Data collection involves a series of steps aimed at gathering all the data that you will need for your project, such as finding relevant data sources, importing the data, and assessing its suitability for the problem at hand. At the end of this step, you have at hand all the data pieces that you will need for your project.
Pre-processing (tidying) involves structuring your data in a format suitable for analysis, and cleaning your data to remove errors, duplicates, etc. At the end of this step, you have a data set that is ready to produce valid answers to your research questions.
Analysis is about describing, analyzing, and visualizing the data. At the end of this step, you have produced tables and graphs that are informative in the context of your problem statement.
Interpretation is about assigning meaning to the analyzed data and draw conclusions from it. At the end of this step you have answers to your research questions.
Communication is about transferring the new knowledge to its intended audience(s). At the end of this step, you have a clear, transparent, and effective report.
1.4 Writing a problem statement
In the context of this course, the problem statement encompasses the identification of a problem/knowledge gap that has some relevance, the project objectives, and the research questions.
1.4.1 Context
The context introduces the issue that needs to be solved or the knowledge gap that needs to be filled (what is it?) and an explanation of its relevance (why does it matter?).
Here is an example:
In Quebec, academic research is supported by national and provincial research councils that select, after peer review, the individuals or teams that receive funding. The number of researchers that are able to receive research funds is constrained by the limited funds available and the size of the grants.

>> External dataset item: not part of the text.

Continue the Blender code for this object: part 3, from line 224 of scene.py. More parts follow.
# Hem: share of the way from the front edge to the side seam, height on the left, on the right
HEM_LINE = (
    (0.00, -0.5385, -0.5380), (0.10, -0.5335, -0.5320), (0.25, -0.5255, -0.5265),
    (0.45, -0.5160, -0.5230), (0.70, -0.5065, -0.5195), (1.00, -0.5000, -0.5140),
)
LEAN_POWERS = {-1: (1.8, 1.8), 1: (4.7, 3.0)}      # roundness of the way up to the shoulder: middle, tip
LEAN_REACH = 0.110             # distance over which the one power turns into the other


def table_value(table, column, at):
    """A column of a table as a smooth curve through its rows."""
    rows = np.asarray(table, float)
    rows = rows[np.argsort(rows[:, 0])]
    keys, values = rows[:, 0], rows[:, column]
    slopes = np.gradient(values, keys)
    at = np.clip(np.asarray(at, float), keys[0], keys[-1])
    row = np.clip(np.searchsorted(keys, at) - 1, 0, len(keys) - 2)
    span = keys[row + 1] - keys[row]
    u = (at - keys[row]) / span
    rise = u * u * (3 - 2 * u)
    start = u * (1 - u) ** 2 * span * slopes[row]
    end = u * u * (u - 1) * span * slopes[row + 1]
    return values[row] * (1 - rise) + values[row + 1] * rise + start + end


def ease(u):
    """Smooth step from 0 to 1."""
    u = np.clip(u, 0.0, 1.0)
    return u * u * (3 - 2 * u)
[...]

Past research showed that 20% to 45% of Quebec’s researchers had no external funding between 1999 and 2006, while 10% of researchers accumulated between 50% and 80% of the available funds. While we know how funding is distributed, we do not know how optimal that distribution is for producing research output and impact. Optimizing our funding policies and programs could increase the production of scientific knowledge required to solve local, national and global issues.
1.4.2 Objectives
The objective, of course, is to fix the problem or fill the gap identified in the problem statement. But here the goal is expressed as a research objective. It also provides information on the data set, and more details that help delineating the project. Here is an example:
The goal of this project is to help determine the optimal distribution of National research funds by applying data science methods to analyze data on the research funding, output and impact of Quebec researchers over a period of 15 years (1998-2012).
1.4.3 Research questions
The research questions are the expression The best research questions tend to start with the words “how, why, what, which”. Here is an example.

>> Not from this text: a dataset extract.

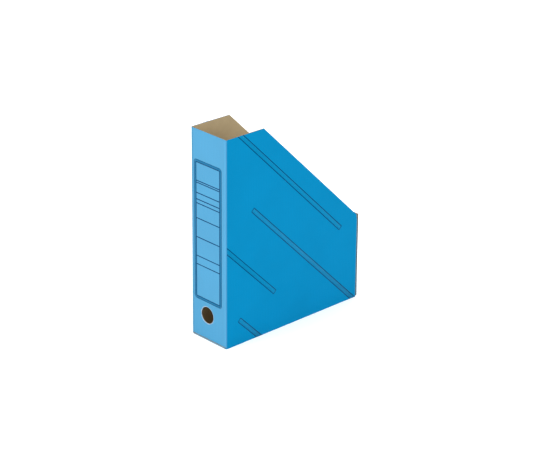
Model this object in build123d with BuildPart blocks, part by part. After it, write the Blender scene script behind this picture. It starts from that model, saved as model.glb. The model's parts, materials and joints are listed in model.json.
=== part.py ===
from build123d import *
import math
import os

# Archival box for loose papers: one creased blank of micro-corrugated board, glued at one seam.
#
# Frame: millimetres, +Z up. The origin is the middle of the footprint, on the surface the box stands
# on. The spine, the tall narrow face with the finger hole, faces -Y, and the low end wall faces +Y.
# Every board is three papers: the printed outer liner, the fluting and the kraft inner liner. Boards
# stop at their creases, so each one is a flat piece that hinges about its inner corner.

# Outside of the box
WIDTH = 75.0
DEPTH = 270.5
HEIGHT = 329.5
TOP_RUN = 73.3          # top edge of a side, measured from the spine's face
TOP_FALL = 0.8          # how much lower that edge ends than it starts
END_RUN = 4.0           # level edge of a side next to the end wall
END_HEIGHT = 138.7

# Corrugated board
BOARD = 1.6
LINER = 0.3
FLUTE_PAPER = 0.18
FLUTE_PITCH = 3.2
GLUE_GAP = 0.01         # between a flute's tip and the liner that it is glued to

# Room that a crease or a loose layer needs
CREASE_GAP = 0.05
LAYER_GAP = 0.2
TUCK_GAP = 0.4
PIVOT_GAP = 0.4

# Finger hole in the spine
HOLE_RADIUS = 13.4
HOLE_X = -3.8
HOLE_Z = 41.1

# Bottom flaps, tuck tab and glue flap
TAB_HEIGHT = 15.0
TAB_FROM_SPINE = 17.0
TAB_FROM_END = 20.0
TAB_CORNER = 4.0
FLAP_DEPTH = 22.0
SPINE_FLAP_LEFT = 3.0
SPINE_FLAP_RIGHT = 4.5
END_FLAP_LEFT = 5.0
END_FLAP_RIGHT = 3.5
FLAP_RIGHT_TAPER = 3.0
SPINE_FLAP_SLANT = 24.0 # lean of the small flaps' left edges
END_FLAP_SLANT = 45.0
GLUE_FLAP_WIDTH = 20.0
GLUE_FLAP_LOW = 8.0
GLUE_FLAP_TAPER = 6.0
CUT_CORNER = 1.0        # rounding that the die leaves on a free corner

HALF_W = WIDTH / 2
HALF_D = DEPTH / 2
INNER_X = HALF_W - BOARD
INNER_Y = HALF_D - BOARD
UPPER_LAYER = BOARD + LAYER_GAP             # underside of the two small flaps
FLAP_CREASE_Z = UPPER_LAYER + BOARD         # inner corner of their creases
TAB_X = INNER_X - TUCK_GAP                  # outer side of the tuck tab

# Outer faces of the boards. Flutes run along each plane's own y.
SPINE_FACE = Plane(origin=(0, -HALF_D, 0), x_dir=(1, 0, 0), z_dir=(0, -1, 0))
RIGHT_FACE = Plane(origin=(HALF_W, 0, 0), x_dir=(0, 1, 0), z_dir=(1, 0, 0))
LEFT_FACE = Plane(origin=(-HALF_W, 0, 0), x_dir=(0, -1, 0), z_dir=(-1, 0, 0))
END_FACE = Plane(origin=(0, HALF_D, 0), x_dir=(-1, 0, 0), z_dir=(0, 1, 0))
GLUE_FACE = END_FACE.offset(-BOARD)
BOTTOM_FACE = Plane(origin=(0, 0, 0), x_dir=(0, 1, 0), z_dir=(0, 0, -1))
TAB_FACE = Plane(origin=(TAB_X, 0, 0), x_dir=(0, 1, 0), z_dir=(1, 0, 0))
SMALL_FLAP_FACE = Plane(origin=(0, 0, UPPER_LAYER), x_dir=(1, 0, 0), z_dir=(0, 0, -1))


def save(part, name):
    """Label one finished piece and write its STEP file."""
    part.label = name
    export_step(part, f"parts/{name}.step")


def draw_outline(points, rounded, hole):
    """Draw a board's outline in the active sketch; rounded maps a radius to the corners it rounds."""
    with BuildLine() as edge:
        Polyline(*points, close=True)
    make_face(edge.edges())
    for radius, corners in rounded.items():
        fillet(nearest(vertices(), corners), radius=radius)
    if hole:
        radius, centre = hole
        with Locations(centre):
            Circle(radius, mode=Mode.SUBTRACT)


def nearest(found, corners):
    """The vertices of a sketch that stand at the given corners."""
    return [min(found, key=lambda v: math.hypot(v.X - x, v.Y - y)) for x, y in corners]


def wave_edges(start, halves):
    """Outline of the fluting's section: arcs above and below a centre line, offset by half a paper."""
    half = FLUTE_PITCH / 2
    tip = (BOARD - 2 * LINER - 2 * GLUE_GAP - FLUTE_PAPER) / 2
    slope = 2 * math.atan2(2 * tip, half)
    across = FLUTE_PAPER / 2 * math.sin(slope)
    along = FLUTE_PAPER / 2 * math.cos(slope)

    def crossing(k, side):
        lean = -1 if k % 2 == 0 else 1
        return (start + k * half + side * lean * across, side * along)

    def crest(k, side):
        rise = tip if k % 2 == 0 else -tip
        return (start + (k + 0.5) * half, rise + side * FLUTE_PAPER / 2)

    for side in (1, -1):
        for k in range(halves):
            ThreePointArc(crossing(k, side), crest(k, side), crossing(k + 1, side))
    Line(crossing(0, 1), crossing(0, -1))
    Line(crossing(halves, 1), crossing(halves, -1))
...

1) What is the relationship between the amount of research funding of individual researchers and their research output?
2) What is the relationship between the amount of research funding of individual researchers and their research output?
3) How does the relationship between funding and research impact and output vary between research fields?
Note that depending on your project, your questions may look quite different. For instance, in this example research funding and field are selected as predictors based on past knowledge and theory, while research output and research impact are the predicted variables. You should always know what you are trying to predict, but perhaps you have a lot of potential predictors in your data and your goal is to identify which ones are good predictors. In this case, you could have a question that looks like:
What are the best predictors of X?
What matters most is that:
- Your questions are clear.
- Your questions can be answered with data
- You actually provide an answer to the questions in your report.
1.5 Getting data
If you are working for a company your client or employer will most likely have an internal database storing information related to its activities (e.g., clients, products, inventories, sales, employees, financial performance, etc.) which you may be using for your data science project.
1.5.1 Open government data
Governments and public organizations are also increasingly making the data they collect openly accessible for the benefit of the public. Here are some sources:
- Canada (https://open.canada.ca/en/open-data)
- Nova Scotia (https://data.novascotia.ca/)
- United States (https://www.data.gov/)
- World Bank (https://data.worldbank.org)
- Toronto Public Library (https://opendata.tpl.ca/)
1.5.2 Research data
The Open Science movement also emphasizes the importance for researchers to share the data that they used for their published work, which can be found in repositories such as:
- DataCite (https://datacite.org/). This is an aggregator that allows you to search hundreds of research data repositories.
- Zenodo (https://zenodo.org/).
- Figshare (https://figshare.com/).
1.5.3 Bibliographic records
Bibliographic records and other metadata related to different types of works can be used for data science projects. However, because of their enriched metadata and their inclusion of bibliometric indicators like citations, citation indices provide more opportunities. Examples of citation indices are:
Scopus (available through the Dal libraries)
OpenAlex. The search engine does not allow you to easily download data, but there is a free API that can be used quite easily in R with the openalexR package (we will learn how to use R and R packages in Chapter 2 and how to use an API in Chapter 3).
Google Scholar. The easiest way to download data from Google Scholar is to use the Publish or Perish software.
1.5.4 Miscellaneous datasets
There is an overwhelming amount of data available on the Web, so here is a non-exhaustive list of data sources that you might find useful.
- Kaggle (https://www.kaggle.com)
- Awesome public datasets (https://github.com/awesomedata/awesome-public-datasets)
- Internet Movie Database (IMDb) (https://www.imdb.com/interfaces/)
Please note that you are free to use any data you wish for this course, the only restriction being that you must be able to share the data with your instructor.
1.6 Homework
Your homework is to start gathering ideas and data for your research project proposal. This includes:
Thinking about a topic for your research project.
Finding data sources that might be suitable for that topic.
Starting a draft of your problem statement.